:: Record set ::

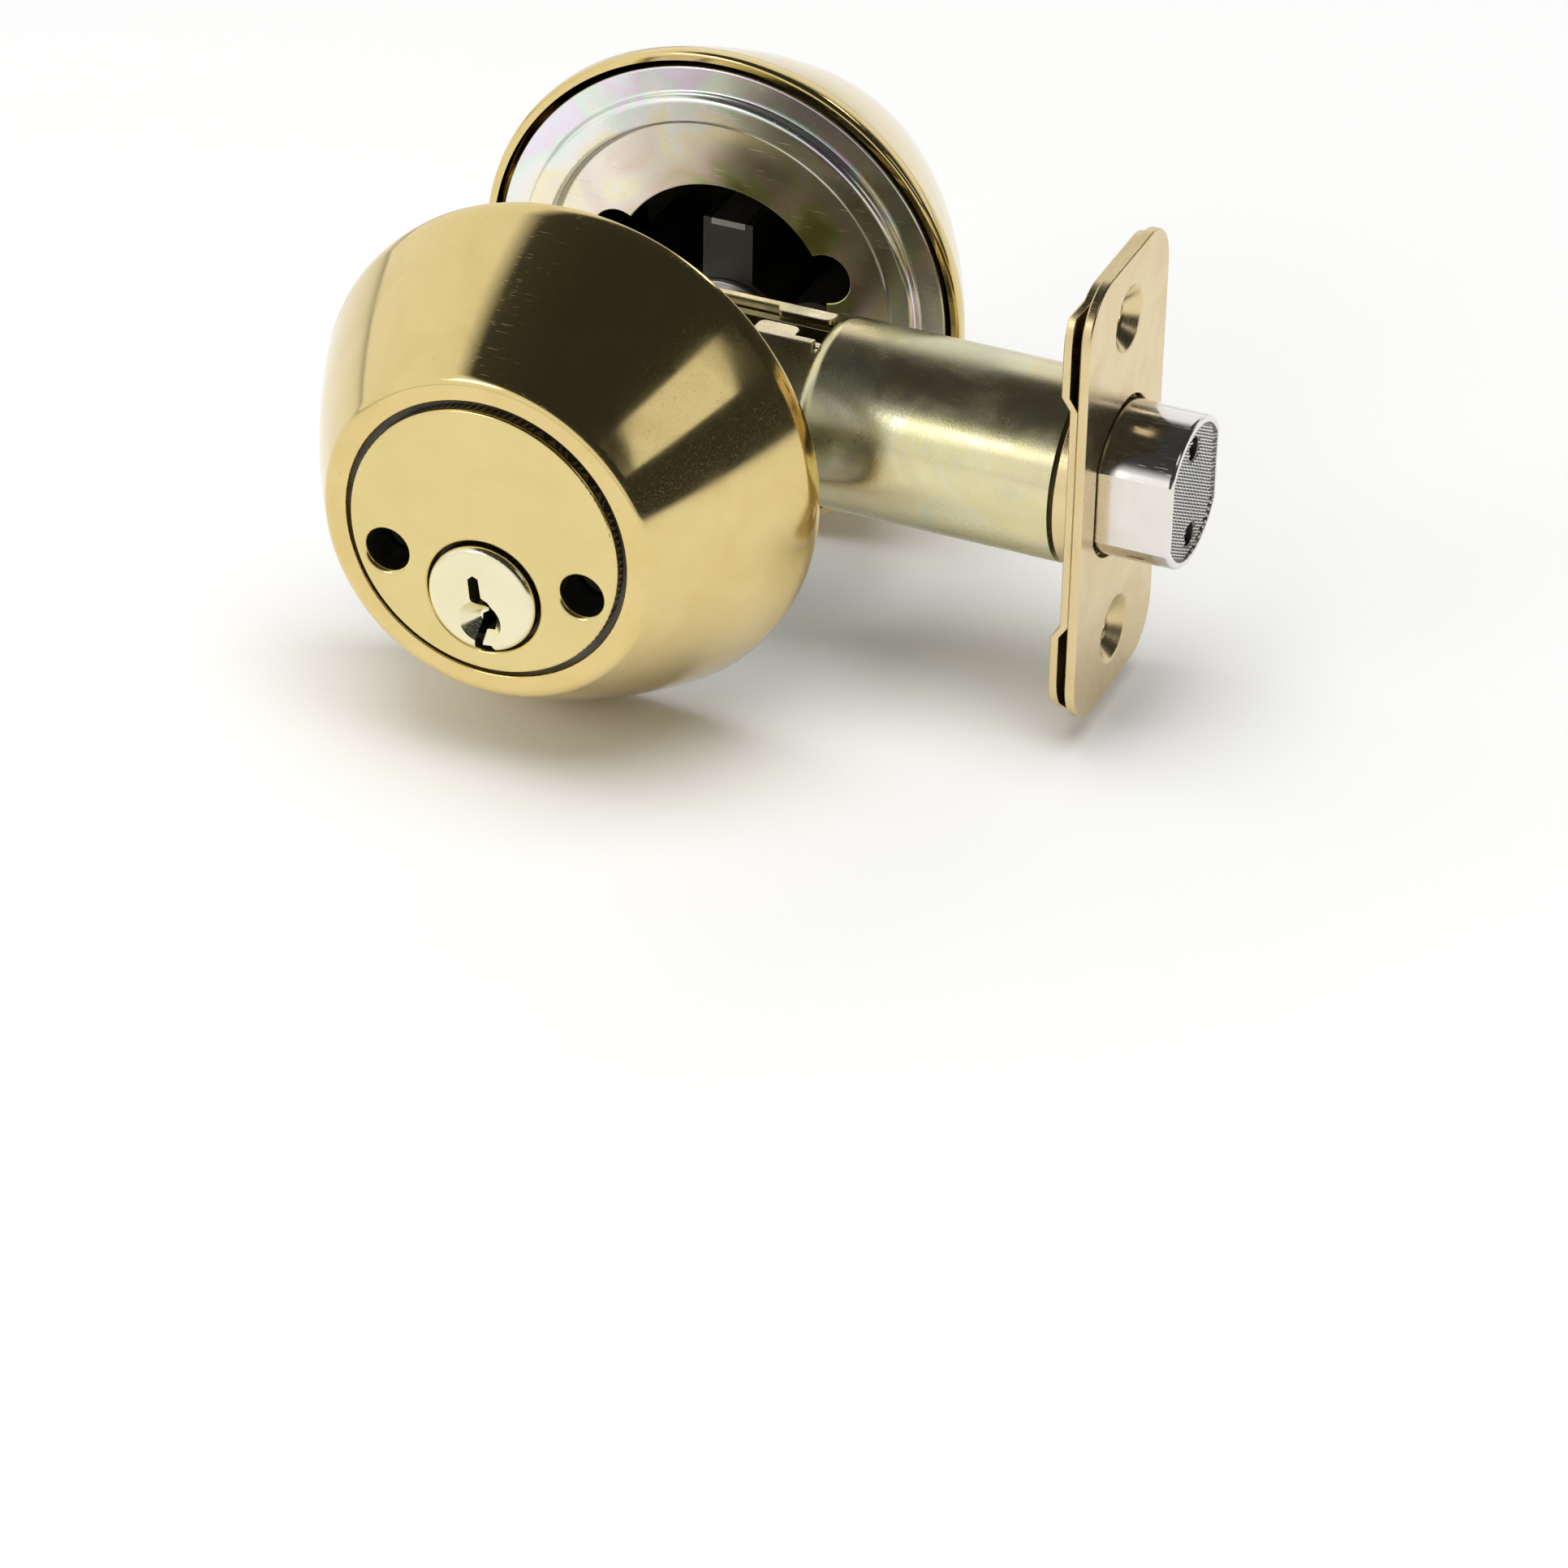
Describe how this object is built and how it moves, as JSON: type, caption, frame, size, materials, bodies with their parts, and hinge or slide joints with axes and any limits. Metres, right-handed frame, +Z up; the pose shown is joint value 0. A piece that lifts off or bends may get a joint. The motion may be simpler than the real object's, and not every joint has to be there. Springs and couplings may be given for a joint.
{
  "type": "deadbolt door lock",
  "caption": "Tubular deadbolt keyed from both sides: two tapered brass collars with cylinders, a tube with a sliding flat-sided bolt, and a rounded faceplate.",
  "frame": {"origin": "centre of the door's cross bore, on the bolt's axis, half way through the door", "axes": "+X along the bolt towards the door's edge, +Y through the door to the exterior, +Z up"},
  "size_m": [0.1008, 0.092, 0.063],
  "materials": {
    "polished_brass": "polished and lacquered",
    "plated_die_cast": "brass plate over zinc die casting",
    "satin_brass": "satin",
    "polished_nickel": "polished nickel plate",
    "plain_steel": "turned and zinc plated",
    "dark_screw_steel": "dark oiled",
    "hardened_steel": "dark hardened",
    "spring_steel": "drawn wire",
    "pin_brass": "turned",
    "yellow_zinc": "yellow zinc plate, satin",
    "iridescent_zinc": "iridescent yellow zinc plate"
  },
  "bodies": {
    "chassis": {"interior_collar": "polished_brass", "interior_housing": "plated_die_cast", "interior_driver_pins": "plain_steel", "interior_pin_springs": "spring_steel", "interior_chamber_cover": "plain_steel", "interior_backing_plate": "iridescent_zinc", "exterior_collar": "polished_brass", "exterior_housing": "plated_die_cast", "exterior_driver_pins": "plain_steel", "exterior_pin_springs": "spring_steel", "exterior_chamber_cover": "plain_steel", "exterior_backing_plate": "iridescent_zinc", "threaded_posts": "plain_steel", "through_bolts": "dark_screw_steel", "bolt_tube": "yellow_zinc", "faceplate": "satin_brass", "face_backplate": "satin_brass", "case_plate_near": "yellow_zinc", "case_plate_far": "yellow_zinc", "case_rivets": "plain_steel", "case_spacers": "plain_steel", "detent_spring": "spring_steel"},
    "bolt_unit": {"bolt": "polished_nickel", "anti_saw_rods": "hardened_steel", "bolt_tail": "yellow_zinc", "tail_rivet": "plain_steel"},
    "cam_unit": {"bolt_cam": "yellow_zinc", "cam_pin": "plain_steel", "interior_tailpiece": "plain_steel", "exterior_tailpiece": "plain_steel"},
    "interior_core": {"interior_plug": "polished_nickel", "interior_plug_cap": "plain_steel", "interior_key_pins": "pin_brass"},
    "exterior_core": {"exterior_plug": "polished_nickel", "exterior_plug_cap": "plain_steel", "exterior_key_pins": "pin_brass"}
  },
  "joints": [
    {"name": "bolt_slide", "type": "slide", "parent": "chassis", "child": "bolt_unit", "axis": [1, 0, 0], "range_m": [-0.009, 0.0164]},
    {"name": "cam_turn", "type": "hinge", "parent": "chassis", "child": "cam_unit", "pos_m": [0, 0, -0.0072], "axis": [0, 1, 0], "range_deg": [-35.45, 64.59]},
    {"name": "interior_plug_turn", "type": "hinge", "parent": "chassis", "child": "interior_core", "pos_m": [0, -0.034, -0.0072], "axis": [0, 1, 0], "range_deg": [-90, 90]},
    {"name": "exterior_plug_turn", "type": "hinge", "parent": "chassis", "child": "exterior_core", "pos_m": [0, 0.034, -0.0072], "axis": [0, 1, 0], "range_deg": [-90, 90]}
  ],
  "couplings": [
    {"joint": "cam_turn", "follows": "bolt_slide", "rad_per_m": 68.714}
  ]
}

:::
:: Record set ::

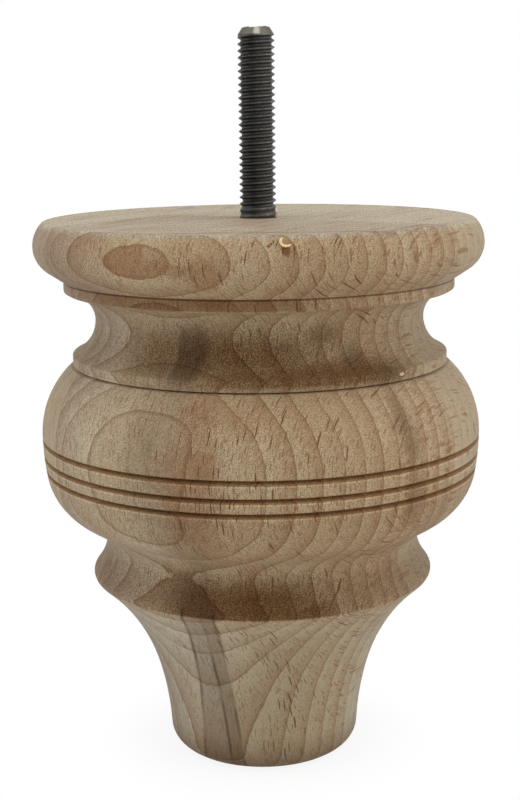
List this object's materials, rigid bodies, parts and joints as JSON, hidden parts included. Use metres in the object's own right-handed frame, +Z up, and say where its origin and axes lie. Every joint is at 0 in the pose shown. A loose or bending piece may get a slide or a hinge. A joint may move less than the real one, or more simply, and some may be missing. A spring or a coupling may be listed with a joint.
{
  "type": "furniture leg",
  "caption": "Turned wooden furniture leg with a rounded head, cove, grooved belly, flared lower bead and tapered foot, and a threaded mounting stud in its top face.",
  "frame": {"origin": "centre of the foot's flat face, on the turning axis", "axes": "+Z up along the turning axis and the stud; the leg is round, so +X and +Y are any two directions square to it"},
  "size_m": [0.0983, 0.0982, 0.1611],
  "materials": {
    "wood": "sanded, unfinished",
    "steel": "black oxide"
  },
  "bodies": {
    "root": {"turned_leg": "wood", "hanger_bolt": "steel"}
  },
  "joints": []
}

:::

• Work to be completed:
Copy each line of the listing in which the word "frame" can be found.

• Response:
Describe how this object is built and how it moves, as JSON: type, caption, frame, size, materials, bodies with their parts, and hinge or slide joints with axes and any limits. Metres, right-handed frame, +Z up; the pose shown is joint value 0. A piece that lifts off or bends may get a joint. The motion may be simpler than the real object's, and not every joint has to be there. Springs and couplings may be given for a joint.
  "frame": {"origin": "centre of the door's cross bore, on the bolt's axis, half way through the door", "axes": "+X along the bolt towards the door's edge, +Y through the door to the exterior, +Z up"},
List this object's materials, rigid bodies, parts and joints as JSON, hidden parts included. Use metres in the object's own right-handed frame, +Z up, and say where its origin and axes lie. Every joint is at 0 in the pose shown. A loose or bending piece may get a slide or a hinge. A joint may move less than the real one, or more simply, and some may be missing. A spring or a coupling may be listed with a joint.
  "frame": {"origin": "centre of the foot's flat face, on the turning axis", "axes": "+Z up along the turning axis and the stud; the leg is round, so +X and +Y are any two directions square to it"},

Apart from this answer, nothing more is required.